Снаружи Саркис погрузился в море света, в котором трудно было различить окружающий пейзаж. Почти прямо над головой ослепительно сияла клякса огромного солнца. Сонм уродливых созданий, которых вмиг стало гораздо больше, увлек его вниз по голому, без единой травинки, склону, чье подножие терялось в багряном потоке.
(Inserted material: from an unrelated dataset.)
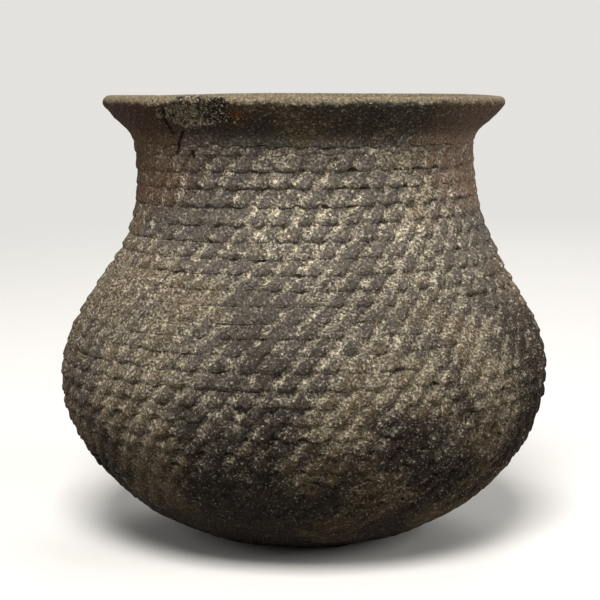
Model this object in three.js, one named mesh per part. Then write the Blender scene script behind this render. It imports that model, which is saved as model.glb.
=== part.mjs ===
// A small indented-corrugated cooking jar, built as its potter built it: a patted base, ropes of clay
// laid in one rising spiral with each lower edge lapped over the rope beneath and pinned down with a
// fingertip, a smoothed neck band, and a rounded lip. Millimetres, +Z up, the axis of the jar is Z,
// and the photographed side faces -Y.
import * as THREE from 'three';

// Outline of the outside, from the floor to the lip.
const footRadius = 18.5;          // flat that the jar rests on
const footSweep = 24;             // how far the base runs out before it turns up
const bellyRadius = 75;
const bellyHeight = 50;
const bellyBelow = 27;            // fullness of the curve under and over the widest place
const bellyAbove = 26;
const neckRadius = 52;
const neckHeight = 114;
const neckBelow = 33;             // length of the straight run under and over the narrowest place
const neckAbove = 13;
const lipRadius = 61.3;           // outermost edge of the lip
const jarHeight = 135;
const flareSlope = THREE.MathUtils.degToRad(52);
const flareReach = 12;            // how far down the slope of the lip is felt

// Wall.
const wall = 5;
const lipThickness = 3.6;
const seatGap = 0.3;              // clearance between two pieces of clay

// Spiral of ropes, in distances along the outline from the middle of the base.
const baseReach = 30;
const neckBandHeight = 7.5;       // smooth wall between the last rope and the lip
const lipStrip = 5;               // height of the strip that carries the lip
const turns = 31;                 // turns of the seam between the base and the neck band
const ropes = 33;                 // each stops short of one turn, so that the joints walk round
const taperedStart = 0.2;         // turns by which the first rope starts late, as it thins out to nothing
const taperedEnd = 0.3;           // turns by which the last rope ends early

// Lapping of one rope over the one beneath.
const lap = 2.0;                  // hang of the lower edge below its seat
const seatRise = 1.8;             // rise of the seat from its middle to the inside
const tuck = 1.4;                 // how deep the top of a rope is tucked under the next one
const smoothTuck = 0.35;          // the same where the laps are smoothed away
const smoothTurns = 9;            // turns that are smoothed, counted from the base
const blendTurns = 2;             // turns over which the smoothing fades

// Fingertip presses. The odd part of the count makes each turn's presses stand beside those beneath.
const pressesPerTurn = 59.45;
const pressDrop = 1;              // presses fewer in each turn above the belly
const dropStart = 16;             // turn from which the count drops
const pressDepth = 1.3;
const pressLift = 0.8;            // how far a press lifts the lower edge between two lobes

// Flake lost from the outside of the lip.
const flakeAngle = THREE.MathUtils.degToRad(-125);
const flakeSpan = THREE.MathUtils.degToRad(13);
const flakeDepth = 1.3;
const flakeFade = 0.3;            // share of its depth that is left at the lower edge of the lip's strip

// Facets.
const plainColumns = 30;          // columns of points round a smooth face
const lipColumns = 60;
const columnsPerPress = 2;        // one on the lobe and one in the hollow
const outlineSteps = 5;           // points along the outline between the edges of a smooth band
const lipSteps = 6;               // points round the roll of the lip
const pressMargin = 0.2;          // least distance between a column and a rope's end, in columns
const leastRelief = 0.02;         // relief under which a rope needs no columns for its presses
const rounding = 1e-6;            // of a column, so that no column falls on a rope's end

// Colours and finish of the fired clay.
const baseColour = 0x3d2f27;
const ropeColour = 0x6b6158;
const neckColour = 0x4a3c33;
const lipColour = 0x8a7763;
const roughness = 0.92;

const fullTurn = 2 * Math.PI;
const backAngle = Math.PI / 2;    // the spiral starts at the back of the jar

const lipRound = lipThickness / 2;
const lipCentre = new THREE.Vector2(lipRadius - lipRound, jarHeight - lipRound);
const flareAlong = new THREE.Vector2(Math.cos(flareSlope), Math.sin(flareSlope));
const flareOut = new THREE.Vector2(flareAlong.y, -flareAlong.x);
const flareEnd = lipCentre.clone().addScaledVector(flareOut, lipRound);

const outline = new THREE.Path();
outline.moveTo(0, 0);
outline.lineTo(footRadius, 0);
outline.bezierCurveTo(footRadius + footSweep, 0, bellyRadius, bellyHeight - bellyBelow,
  bellyRadius, bellyHeight);
outline.bezierCurveTo(bellyRadius, bellyHeight + bellyAbove, neckRadius, neckHeight - neckBelow,
  neckRadius, neckHeight);
outline.bezierCurveTo(neckRadius, neckHeight + neckAbove, flareEnd.x - flareReach * flareAlong.x,
  flareEnd.y - flareReach * flareAlong.y, flareEnd.x, flareEnd.y);

const outlineLength = outline.getLength();
const lipSeat = outlineLength - lipStrip;
const neckSeat = lipSeat - neckBandHeight;
const rise = (neckSeat - baseReach) / turns;
const seatSlope = (lap + seatRise) / wall;
const seatShift = seatGap * Math.hypot(1, seatSlope);

// The place at a distance along the outline, a depth into the wall and a turn of the spiral.
function place(along, depth, turn) {
  const share = THREE.MathUtils.clamp(along / outlineLength, 0, 1);
  const point = outline.getPoint(share);
  const tangent = outline.getTangent(share);
  const radius = point.x - depth * tangent.y;
  const angle = backAngle + fullTurn * turn;
  return [radius * Math.cos(angle), radius * Math.sin(angle), point.y + depth * tangent.x];
}

// Height of the spiral seam at a turn. It is level at both ends, so that the ropes taper out there.
function seam(turn) {
  return baseReach + rise * THREE.MathUtils.clamp(turn, 0, turns);
}

// 0 where the laps are smoothed away and 1 where they stand proud.
function relief(turn) {
  return THREE.MathUtils.smoothstep(turn, smoothTurns - blendTurns, smoothTurns + blendTurns);
}

// Count of presses from the start of the spiral to a turn, and the turn at which a count is reached.
function pressCount(turn) {
  const past = Math.max(0, turn - dropStart);
  return pressesPerTurn * turn - pressDrop * past * past / 2;
}

function turnOfPress(count) {
  const beyond = count - pressesPerTurn * dropStart;
  if (beyond <= 0) {
    return count / pressesPerTurn;
  }
  const root = Math.sqrt(pressesPerTurn ** 2 - 2 * pressDrop * beyond);
  return dropStart + (pressesPerTurn - root) / pressDrop;
}

// Turns of the columns of points between two turns: even ones, and ones that follow the presses.
function plainTurns(start, end, count = plainColumns) {
  const between = [];
  for (let step = Math.floor(start * count) + 1; step < end * count - rounding; step += 1) {
    between.push(step / count);
  }
  return [start, ...between, end];
}

function pressTurns(start, end) {
  if (relief((start + end) / 2) < leastRelief) {
    return plainTurns(start, end);
  }
  const between = [];
  const last = pressCount(end) * columnsPerPress - pressMargin;
  for (let step = Math.ceil(pressCount(start) * columnsPerPress + pressMargin); step < last; step += 1) {
    between.push(turnOfPress(step / columnsPerPress));
  }
  return [start, ...between, end];
}

// A body is rows of points that run the same way, stitched row to row into one closed skin.
class Skin {
  constructor() {
    this.points = [];
    this.faces = [];
  }

  row(turnsOfRow, pointAt) {
    return turnsOfRow.map((turn) => {
      this.points.push(...pointAt(turn));
      return { turn, index: this.points.length / 3 - 1 };
    });
  }

  face(a, b, c) {
    this.faces.push(a.index, b.index, c.index);
  }

  stitch(lower, upper) {
    let low = 0;
    let high = 0;
    while (low < lower.length - 1 || high < upper.length - 1) {
      const lowDone = low === lower.length - 1;
      const highDone = high === upper.length - 1;
      if (highDone || (!lowDone && lower[low + 1].turn <= upper[high + 1].turn)) {
        this.face(lower[low], lower[low + 1], upper[high]);
        low += 1;
      } else {
        this.face(lower[low], upper[high + 1], upper[high]);
        high += 1;
      }
    }
  }

  // Stitches rows that go round the section, each to the next and the last to the first.
  wrap(rows) {
    rows.forEach((row, number) => this.stitch(row, rows[(number + 1) % rows.length]));
  }

  // Closes the two ends of an open rope with fans.
  cap(rows) {
    const starts = rows.map((row) => row[0]);
    const ends = rows.map((row) => row[row.length - 1]);
    for (let corner = 1; corner < rows.length - 1; corner += 1) {
      this.face(starts[0], starts[corner], starts[corner + 1]);
      this.face(ends[0], ends[corner + 1], ends[corner]);
    }
  }

  mesh(name, material) {
    const geometry = new THREE.BufferGeometry();
    geometry.setAttribute('position', new THREE.Float32BufferAttribute(this.points, 3));
    geometry.setIndex(this.faces);
    geometry.computeVertexNormals();
    const mesh = new THREE.Mesh(geometry, material);
    mesh.name = name;
    return mesh;
  }
}

// A row that closes on itself: its last point is its first.
function closeRow(row) {
  const first = row[0];
  return [...row, { turn: first.turn + 1, index: first.index }];
}

function clay(color) {
  return new THREE.MeshStandardMaterial({ color, roughness, metalness: 0 });
}

// One rope of the spiral between two turns.
function rope(start, end, name, material) {
  const skin = new Skin();
  const lowSeam = (turn) => seam(turn - 1);
  const lipEdge = (turn) => {
    const press = relief(turn) * (0.5 + 0.5 * Math.cos(fullTurn * pressCount(turn)));
    return place(lowSeam(turn) - lap + pressLift * press, pressDepth * press, turn);
  };
  const topEdge = (turn) => {
    const depth = THREE.MathUtils.lerp(smoothTuck, tuck, relief(turn + 1));
    return place(seam(turn) - lap + seatSlope * depth - seatShift, depth, turn);
  };
  const innerTop = (turn) => place(seam(turn) + seatRise - seatShift, wall, turn);
  const innerLow = (turn) => place(lowSeam(turn) + seatRise, wall, turn);
  const rows = [
    skin.row(pressTurns(start, end), lipEdge),
    skin.row(plainTurns(start, end), topEdge),
    skin.row(plainTurns(start, end), innerTop),
    skin.row(plainTurns(start, end), innerLow),
  ];
  skin.wrap(rows);
  skin.cap(rows);
  return skin.mesh(name, material);
}

// The patted disc under the first rope.
function base(material) {
  const skin = new Skin();
  const round = plainTurns(0, 1).slice(0, -1);
  const ring = (along, depth) => closeRow(skin.row(round, (turn) => place(along, depth, turn)));
  const edge = baseReach - lap + seatSlope * smoothTuck - seatShift;
  const inside = baseReach + seatRise - seatShift;
  const rows = [ring(footRadius, 0)];
  for (let step = 1; step <= outlineSteps; step += 1) {
    const share = step / outlineSteps;
    rows.push(ring(THREE.MathUtils.lerp(footRadius, edge, share), smoothTuck * share));
  }
  for (let step = outlineSteps; step >= 0; step -= 1) {
    rows.push(ring(THREE.MathUtils.lerp(footRadius, inside, step / outlineSteps), wall));
  }
  rows.slice(1).forEach((row, below) => skin.stitch(rows[below], row));
  for (const [row, height, turned] of [[rows[0], 0, true], [rows[rows.length - 1], wall, false]]) {
    const [middle] = skin.row([0], () => [0, 0, height]);
    for (let column = 0; column < row.length - 1; column += 1) {
      const pair = turned ? [row[column + 1], row[column]] : [row[column], row[column + 1]];
      skin.face(middle, ...pair);
    }
  }
  return skin.mesh('base_disc', material);
}

// Depth of the wall along the neck, which thins towards the lip.
function thinning(along) {
  return THREE.MathUtils.lerp(wall, lipThickness, THREE.MathUtils.smoothstep(along, neckSeat, lipSeat));
}

// The smooth band of the neck, seated on the last turn of the spiral and carrying the lip.
function neckBand(material) {
  const skin = new Skin();
  const round = plainTurns(0, 1, lipColumns).slice(0, -1);
  const ring = (along, depth) => closeRow(skin.row(round, (turn) => place(along, depth, turn)));
  const outerTop = lipSeat - seatGap;
  const rows = [];
  for (let step = 0; step <= outlineSteps; step += 1) {
    rows.push(ring(THREE.MathUtils.lerp(neckSeat - lap, outerTop, step / outlineSteps), 0));
  }
  for (let step = outlineSteps; step >= 0; step -= 1) {
    const along = THREE.MathUtils.lerp(neckSeat + seatRise, outerTop, step / outlineSteps);
    rows.push(ring(along, step === 0 ? wall : thinning(along)));
  }
  skin.wrap(rows);
  return skin.mesh('neck_band', material);
}

// The rounded lip, with the old flake lost from its outer face.
function lip(material) {
  const skin = new Skin();
  const round = plainTurns(0, 1, lipColumns).slice(0, -1);
  const flake = (turn) => {
    const angle = backAngle + fullTurn * turn - flakeAngle;
    const away = Math.abs(Math.atan2(Math.sin(angle), Math.cos(angle)));
    return flakeDepth * (1 - THREE.MathUtils.smoothstep(away, flakeSpan / 2, flakeSpan));
  };
  const ring = (along, depth, loss) => closeRow(skin.row(round,
    (turn) => place(along, depth + loss * flake(turn), turn)));
  const rollRing = (swing, loss) => closeRow(skin.row(round, (turn) => {
    const reach = lipRound - loss * flake(turn);
    const radius = lipCentre.x + reach * (flareOut.x * Math.cos(swing) + flareAlong.x * Math.sin(swing));
    const height = lipCentre.y + reach * (flareOut.y * Math.cos(swing) + flareAlong.y * Math.sin(swing));
    const angle = backAngle + fullTurn * turn;
    return [radius * Math.cos(angle), radius * Math.sin(angle), height];
  }));
  const rows = [ring(lipSeat, 0, flakeFade), ring((lipSeat + outlineLength) / 2, 0, 1)];
  for (let step = 0; step <= lipSteps; step += 1) {
    const swing = Math.PI * step / lipSteps;
    rows.push(rollRing(swing, Math.max(0, Math.cos(swing))));
  }
  rows.push(ring(lipSeat, thinning(lipSeat), 0));
  skin.wrap(rows);
  return skin.mesh('rim_lip', material);
}

// All the ropes, laid end to end from the base to the neck band. Their joints fall on columns that the
// turns above and below share, so that the facets of two seats match.
function spiral(material) {
  const share = (turns + 1 - taperedStart - taperedEnd) / ropes;
  const halfGap = seatGap / 2 / (fullTurn * neckRadius);
  const joint = (number) => Math.round((taperedStart + share * number) * plainColumns) / plainColumns;
  return Array.from({ length: ropes }, (unused, number) => {
    const name = `coil_${String(number + 1).padStart(2, '0')}`;
    return rope(joint(number) + halfGap, joint(number + 1) - halfGap, name, material);
  });
}

const jar = new THREE.Group();
jar.name = 'jar';
jar.add(base(clay(baseColour)));
jar.add(...spiral(clay(ropeColour)));
jar.add(neckBand(clay(neckColour)));
jar.add(lip(clay(lipColour)));

export default jar;
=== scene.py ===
"""A small indented-corrugated cooking jar, dressed for its picture.

The jar is built as its potter built it: a patted base, ropes of clay spun round the jar in one rising
spiral and pressed down with a fingertip, a smoothed neck band and a rounded lip. Sizes are millimetres
until a mesh is written, which is in metres. Turns of the spiral start at the back of the jar, and
bearings are degrees from the front, positive to the right.
"""

import logging
import math
from dataclasses import dataclass, field
from enum import Enum
from typing import Callable, Sequence

import bpy
import numpy as np
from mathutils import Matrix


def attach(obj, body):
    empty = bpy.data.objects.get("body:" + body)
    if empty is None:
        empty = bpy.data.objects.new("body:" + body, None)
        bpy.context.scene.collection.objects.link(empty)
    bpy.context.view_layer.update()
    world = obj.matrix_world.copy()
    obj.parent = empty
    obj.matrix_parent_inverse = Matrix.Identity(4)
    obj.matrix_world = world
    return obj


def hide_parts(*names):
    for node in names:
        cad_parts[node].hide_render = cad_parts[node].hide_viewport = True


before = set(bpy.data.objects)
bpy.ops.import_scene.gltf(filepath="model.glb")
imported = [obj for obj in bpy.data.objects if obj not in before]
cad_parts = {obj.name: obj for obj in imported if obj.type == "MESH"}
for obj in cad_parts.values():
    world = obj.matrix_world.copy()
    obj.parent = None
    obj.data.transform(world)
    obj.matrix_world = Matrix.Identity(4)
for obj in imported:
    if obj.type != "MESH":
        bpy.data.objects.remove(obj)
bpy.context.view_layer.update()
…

С каждым мгновением Саркиса все больше терзал невыразимый недуг, страшная смесь смятения, раздражения и депрессии, усиливаемая всеми органами чувств. Он пытался вспомнить, как именно переместился с Земли, уверял себя, что всему происходящему есть какое-то естественное объяснение. Напоминал себе, что существа, чье приглашение он принял, дружелюбны и не желают ему зла. Но все эти мысли не в силах были успокоить взбудораженные нервы, остро реагирующие на загадочные вибрации, к которым совершенно не был приспособлен человеческий организм.
Мучения обострялись. Давила повышенная сила тяжести; фантастические спутники летели рядом так неторопливо, будто время для них текло совершенно иначе, нежели для людей, и путешествие к подножию холма показалось Саркису чудовищно медленным нисхождением в ад. Решительно все вокруг служило источником ужаса и боли и словно бы исподволь источало коварную злобу.
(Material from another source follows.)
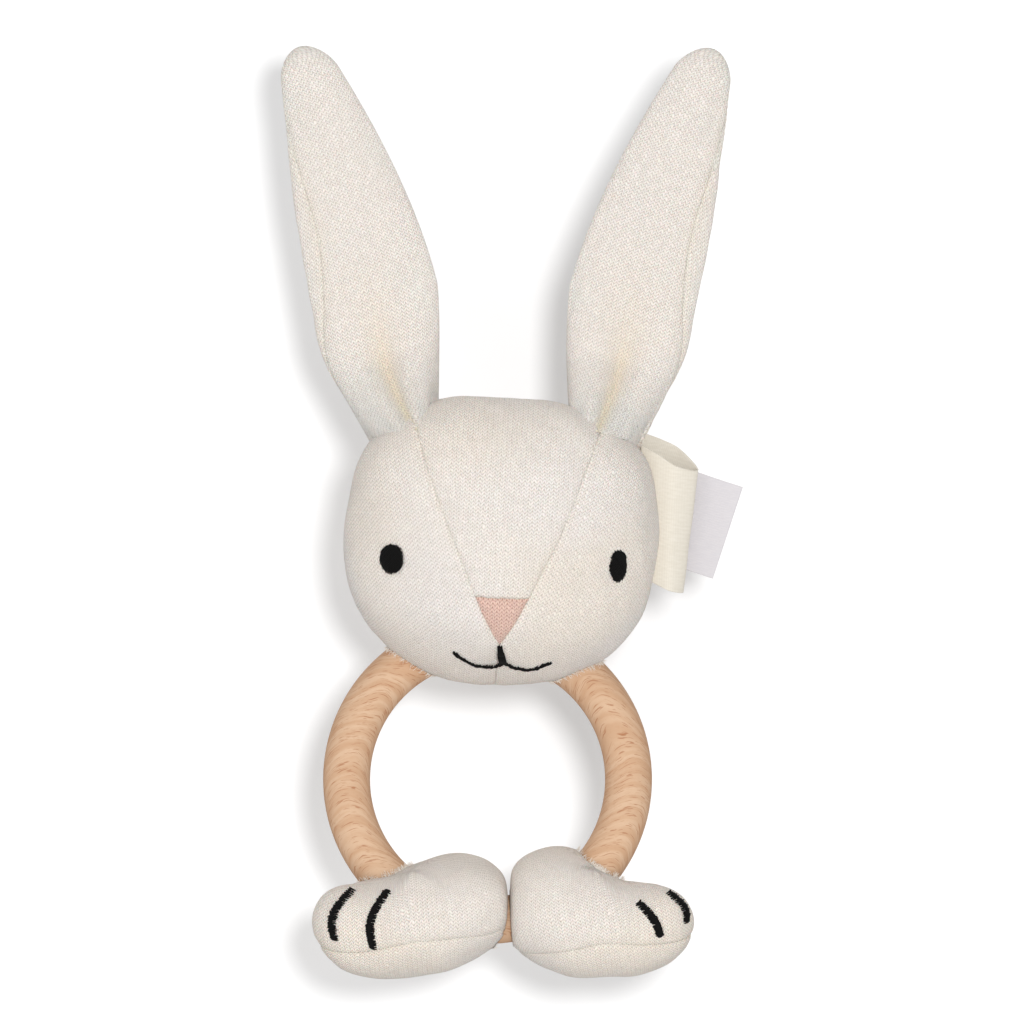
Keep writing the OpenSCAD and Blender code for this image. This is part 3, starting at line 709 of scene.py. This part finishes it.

Внизу в полумраке возвышалась на берегу неподвижного моря вторая круглая башня без крыши. Саркису она показалась капищем неземных демонов, мерзостным и жутким, и, когда уродливые существа подтащили его к башне и втолкнули в одну из дверей, он чуть не взвыл от неизъяснимого ужаса.
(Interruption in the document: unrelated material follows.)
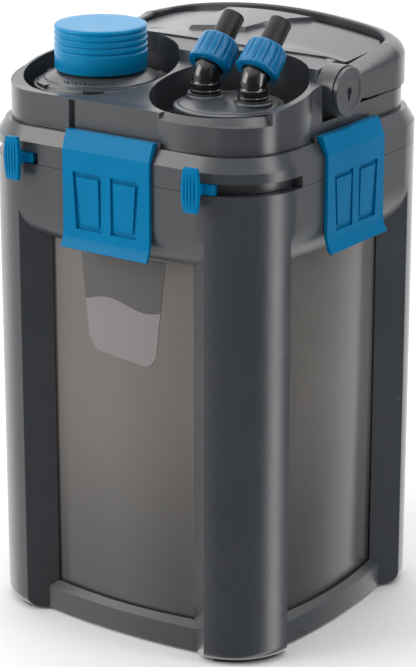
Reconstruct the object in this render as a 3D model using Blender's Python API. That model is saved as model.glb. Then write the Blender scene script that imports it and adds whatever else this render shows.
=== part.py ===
"""Canister filter for an aquarium: square smoked container with dark corner posts, a head that is
clamped on by four clips, a prefilter under a round knob, a hose unit with two elbows, and a pump.

Lengths in this file are millimetres and become metres when a mesh is made. +Z is up, -Y is the front.
The origin is at the bottom centre of the whole object's box.
"""
import math

import bmesh
import bpy
from mathutils import Matrix, Vector

MM = 0.001
GAP = 0.3                       # clearance between neighbouring solids

# plan of the container and head
HALF_X = 122.0
HALF_Y = 119.25
CORNER_R = 50.0

# window recess between the corner posts
RECESS = 16.5
FRONT_LIP = 79.8                # half width between the post lips, front and rear
FRONT_EDGE = 58.7               # half width of the window itself
SIDE_LIP = 77.1
SIDE_EDGE = 56.0
BOW = 5.0                       # how far each window bulges outward in its middle
TANK_HALF = (HALF_X - RECESS, HALF_Y - RECESS)
TANK_R = TANK_HALF[0] - FRONT_EDGE
RAIL_IN = 10.5                  # the base rail's face behind the post face

# heights
FRAME_Z0 = 2.0
RAIL_Z = 19.0
WINDOW_Z0 = 25.0
WINDOW_Z1 = 287.0
COLLAR_FACE_Z = 315.0
COLLAR_TOP = 341.6
TANK_Z0 = 4.0
TANK_TOP = 337.0
TANK_WALL = 3.0
RIM_Z0 = COLLAR_TOP + GAP
RIM_BREAK = 357.0
RIM_TOP = 366.5
RIM_INSET = 6.0
RIM_WALL = 12.5
FLOOR_TOP = 346.2
COVER_Z0 = RIM_TOP + GAP
COVER_INSET = 10.0
COVER_WALL = 3.5
LEDGE_Z = 381.5                 # top of the step that the handle's arms rest over
LEDGE_INSET = 25.5
REAR_WALL_TOP = 401.0

# the two wells in the head
KNOB_AT = (-57.0, -50.0)
HOSE_AT = (54.5, -53.0)
KNOB_WELL_R = 55.0
HOSE_WELL_R = 54.6
KNOB_RING_R = 57.2
HOSE_RING_R = 59.6
WELL_FLOOR = 375.0
WELL_FLOOR_T = 3.5
WELL_WALL = 3.2
PREFILTER_HOLE_R = 37.0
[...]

Внутри стены, разверзавшиеся прямо в багряные небеса, были целиком покрыты бесчисленными диковинными резными барельефами. В центре стояло необычайного вида ложе, представлявшее собой сваленные кучей полотнища в руку толщиной.
Обуреваемый тревогой и сомнениями, Саркис посмотрел на ложе и вдруг понял, что толпы вокруг больше нет – существа разлетелись, будто удовлетворив свое любопытство. В башне осталось едва ли с полдюжины созданий, и все они были равно чудовищны, так что он не мог сказать наверняка, есть ли среди них те, что доставили его с Земли.
Страшилища сгрудились вокруг и принялись омерзительным образом гудеть, подталкивая его к ложу. Саркис сопротивлялся, но бахромчатые конечности-ленты оказались невероятно сильными; они смыкались вокруг него, влажные, холодные и скользкие, словно щупальца осьминогов. Ложе не выглядело таким уж опасным, да и существа, несомненно, всего лишь хотели на свой лад оказать человеку гостеприимство. Но Саркиса терзал ужас, – так больной в горячке принимает своих докторов и сиделок за безжалостных палачей.
Последние крохи самообладания покинули его, и художник завизжал и принялся в ужасе отбиваться. В густом насыщенном воздухе собственный голос звучал до странности громко, оглушал его самого, превращался в какое-то непотребное чревовещание, и барахтающемуся Саркису казалось, что все его усилия – напрасный сизифов труд.
Очень аккуратно, но решительно существа опустили его на ложе. В ужасе ожидая непонятно чего, Саркис не оставлял попыток вырваться. Двое созданий переплели бахромчатые концы своих ленточных конечностей, словно пальцы, прижимая его торс к ложу, а двое других точно так же обездвижили его ноги. Плавая в воздухе над самым полом, они надежно удерживали художника, словно доктора, привязавшие к койке буйного пациента.
На глазах у совершенно беспомощного Саркиса еще двое существ поднялись к красному небу и исчезли за стенами башни. Немного погодя он оставил тщетные попытки вырваться, но плоских холодных щупалец мучители не убирали.
Жуткую пытку невозможно было измерить земным временем. Багряные небеса давили, опускались прямо на Саркиса – все ниже, все тяжелее; загадочные барельефы на стенах тревожили, в них чувствовались хитроумные, неземные скверна и страх. Казалось, там злобно щерятся и глумливо ухмыляются демонические рожи, мерзостной жизнью трепещут в потоках красного света безликие горгульи.
Небеса зловеще запылали. Невыносимо медленно гигантское солнце вскарабкалось в зенит и целиком заполнило собой круглую дыру наверху чаши-башни. Чудные барельефы вспыхнули в два раза ярче; инопланетные чудовища и горгульи, истекающие ядовитым рубиновым светом, сводили с ума лежавшего с открытыми глазами Саркиса, и он опустил веки, чтобы не видеть всего этого, но выжженный мозг все равно разъедала безжалостная, растравляющая краснота. Наконец его окутала глубокая тьма, он словно погрузился в медленные свинцовые воды Леты, тонул, тонул в них, а за ним по-прежнему гнались горящие багряные кляксы; потом сознание окончательно покинуло его.